NTA. You were upfront about your polyamory and your wife confirmed. It's okay to have dating preferences, including not wanting to date single parents. You ended the date politely. Her reaction was way over the line.

ELESHOMBRE said:

NTA. This follows exactly what I said on another post either in this sub or the other similar. The information could have come up BEFORE the date and OP wouldn’t have met up. They found out ON THE FIRST DATE and because they aren’t interested in that situation, bowed out. Good on them. Def NTA.

asya_bunny_18 said:

NTA. You have every right to set personal boundaries and preferences in your dating life.
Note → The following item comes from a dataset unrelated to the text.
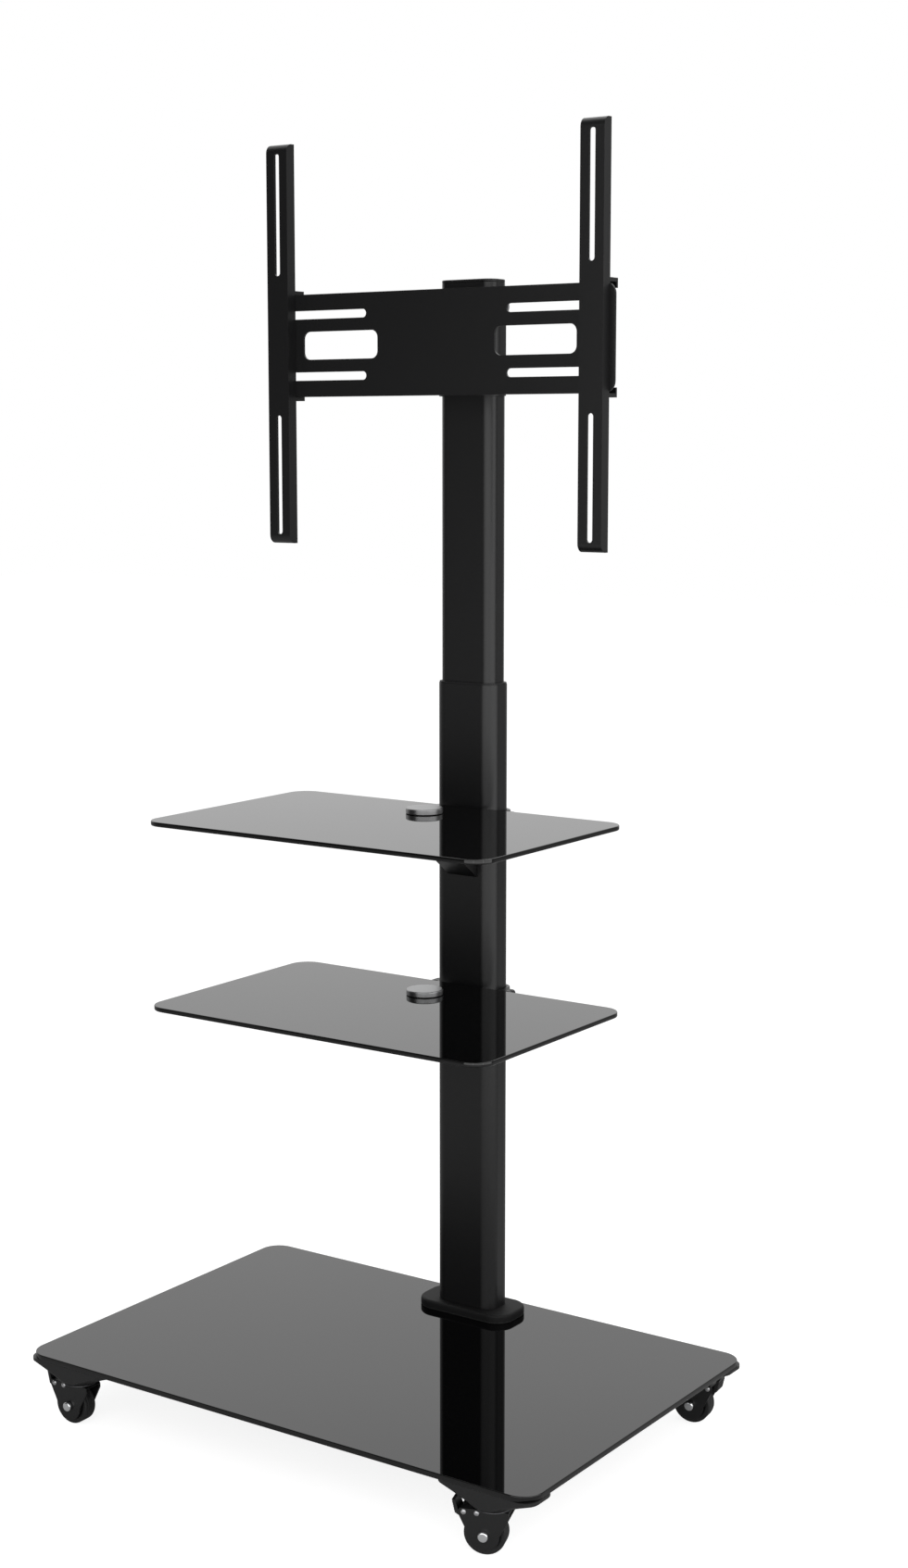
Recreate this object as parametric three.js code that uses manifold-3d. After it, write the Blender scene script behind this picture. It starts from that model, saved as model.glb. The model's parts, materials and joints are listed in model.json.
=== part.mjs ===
import * as THREE from "three";
import { mergeVertices } from "three/addons/utils/BufferGeometryUtils.js";
import Module from "manifold-3d";

// Wheeled screen stand: a glass base on casters, a telescoping mast, two glass shelves on
// cantilever arms and a head that swivels and tilts.
// Millimetres, +Z up. The origin is on the floor under the middle of the base, the front is -Y.

// Clearances and smoothness
const FIT_GAP = 0.3;
const CUT_OVERRUN = 2;
const COARSE_DIVISIONS = 1;
const CORNER_DIVISIONS = 2;
const FINE_DIVISIONS = 3;
const WHEEL_SEGMENTS = 16;
const ROUND_SEGMENTS = 14;
const HOLE_SEGMENTS = 10;
const BOLT_HOLE_SEGMENTS = 8;
const RIGHT_ANGLE = Math.PI / 2;

// Glass plates
const GLASS_CORNER_RADIUS = 28;
const GLASS_CHAMFER = 0.8;
const BASE_WIDTH = 650;
const BASE_DEPTH = 429;
const BASE_GLASS_THICKNESS = 6;
const SHELF_WIDTH = 432;
const SHELF_DEPTH = 273;
const SHELF_GLASS_THICKNESS = 5;

// Caster wheels
const WHEEL_RADIUS = 21;
const WHEEL_WIDTH = 16;
const TYRE_DEPTH = 6.5;
const TYRE_SHOULDER_RADIUS = 3;
const HUB_WEB_THICKNESS = 5;
const HUB_RIM_THICKNESS = 2.4;
const HUB_BOSS_RADIUS = 6.5;
const AXLE_RADIUS = 3;
const AXLE_HEAD_RADIUS = 5.2;
const AXLE_HEAD_HEIGHT = 4.2;
const AXLE_HEAD_ROUNDING = 1.6;

// Caster forks
const CASTER_TRAIL = 7;
const WHEEL_SIDE_GAP = 1.5;
const WHEEL_TOP_GAP = 2;
const LEG_THICKNESS = 2.5;
const LEG_END_RADIUS = 15.5;
const LEG_KNEE_DROP = 6.5;
const CROWN_THICKNESS = 2.5;
const CROWN_BEHIND_PIVOT = 18;
const CROWN_AHEAD_OF_PIVOT = 32;
const RACE_RADIUS = 18;
const RACE_HEIGHT = 3.7;
const RACE_CUP_RADIUS = 15;
const KINGPIN_RADIUS = 4.5;
const KINGPIN_HEIGHT = 12;

// Caster brakes: a cranked lever on a cross pin, with its shoe over the wheel and its pedal outside
const BRAKE_PIN_AHEAD = 26.5;
const BRAKE_PIN_BELOW_CROWN = 4;
const BRAKE_PIN_RADIUS = 1.6;
const BRAKE_BACK = 2;
const BRAKE_HALF_DEPTH = 3.2;
const BRAKE_SHOE_DROP = 3.9;
const BRAKE_HEEL = 6.7;
const BRAKE_PEDAL_THICKNESS = 3;
const BRAKE_PEDAL_RISE = 13;
const BRAKE_PEDAL_LEAN = 3;

// Corner blocks that carry the casters
const BLOCK_WIDTH = 112;
const BLOCK_DEPTH = 46;
const BLOCK_CORNER_RADIUS = 10;
const BLOCK_HOLLOW_RADIUS = 19.5;
const BLOCK_HEIGHT = 19;
const BLOCK_SIDE_HEIGHT = 3.5;
const BLOCK_SEAT_RADIUS = 22;
const BLOCK_FLARE_POWER = 1.15;
const BLOCK_SEAT_ROUND_SHARE = 0.98;
const BLOCK_WALL = 3;
const BLOCK_RIB_THICKNESS = 2.5;
const BLOCK_RIB_PLACE = 32;
const BLOCK_BOSS_RADIUS = 9;
const BLOCK_EDGE_MARGIN = 0.5;
const BLOCK_SKIN_STEPS = 3;
const BLOCK_HOLLOW_STEPS = 2;

// Swivel of each caster as it stands, in degrees from the trail pointing to +X
const CASTERS = [
  { name: "front_left", side: -1, end: -1, turn: 182 },
  { name: "front_right", side: 1, end: -1, turn: 199 },
  { name: "back_right", side: 1, end: 1, turn: 7 },
  { name: "back_left", side: -1, end: 1, turn: 172 },
];

// Mast tubes
const MAST_FROM_BACK_EDGE = 45.5;
const OUTER_TUBE_WIDTH = 77;
const OUTER_TUBE_DEPTH = 40;
const OUTER_TUBE_RADIUS = 13;
const OUTER_TUBE_LENGTH = 708;
const TUBE_WALL = 2;
const TUBE_STEP = 3.5;
const INNER_TUBE_LENGTH = 780;
const BUSH_HEIGHT = 40;
const BUSH_LIP_HEIGHT = 1.5;
const BUSH_LIP_INSET = 0.5;
const GLIDE_FLANGE = 4;
const PLUG_DEPTH = 20;
const CAP_THICKNESS = 3;
const INDEX_HOLE_RADIUS = 4.5;
const INDEX_HOLE_PITCH = 100;
const INDEX_HOLE_STEPS = [-1, 0, 1, 2];

// Foot of the mast
const FOOT_WIDTH = 122;
const FOOT_DEPTH = 60;
const FOOT_CORNER_RADIUS = 22;
const FOOT_THICKNESS = 8.5;
const FOOT_CHAMFER = 2.5;
const FOOT_SPIGOT_HEIGHT = 25;
const GASKET_THICKNESS = 1;
const UNDER_PLATE_THICKNESS = 4;
const FOOT_BOLT_RADIUS = 4.2;
const FOOT_BOLT_SPREAD_X = 48;
const FOOT_BOLT_SPREAD_Y = 17;

// Mast lock and the lobed knobs
const LOCK_BELOW_TOP = 25;
const LOCK_STUD_RADIUS = 4;
const LOCK_NUT_RADIUS = 9;
const LOCK_NUT_HEIGHT = 5;
const MAST_KNOB_RADIUS = 16;
const MAST_KNOB_THICKNESS = 12;
const KNOB_LOBES = 5;
const KNOB_LOBE_SHARE = 0.16;
const KNOB_EDGE = 1.5;
const KNOB_POINTS = 20;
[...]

You were clear about your criteria from the start, and when you discovered that Emily didn't meet them, you chose to end the date politely.

It's important to stay true to what you're looking for, and it's better to end things early rather than potentially creating more issues down the line.

DontBeAsi9 said:

NTA. You clarified your requirements before the dinner, one of which was her being child-free, and she never spoke up. And anyone that goes full notion rant after a first date ends early due to incompatibility is a huge red flag. Full on riptide chic. Next time you are setup by a friend, clarify with them the kids thing, too. Make sure everyone knows your limits.

Perfect_Calendar9847 said:

NTA. You told her that your two requirements were “must be okay with Poly, and be child free.” That was when she should have mentioned her kid. But she didn’t. She lied.

By omission or not she still knew your requirements and preference and didn’t say anything. You’re under no obligation to waste any more of your time. I think your friend sucks too for setting you up with someone that had a kid in the first place.

WomanInQuestion said:

NTA - it’s okay to have preferences like that, especially given your specific circumstances. But putting that aside, this girl decided to start your interactions with a blatant lie about something easily disproven. If she’s willing to lie about that to get what she wants, what else is she willing to lie about? Not worth the drama.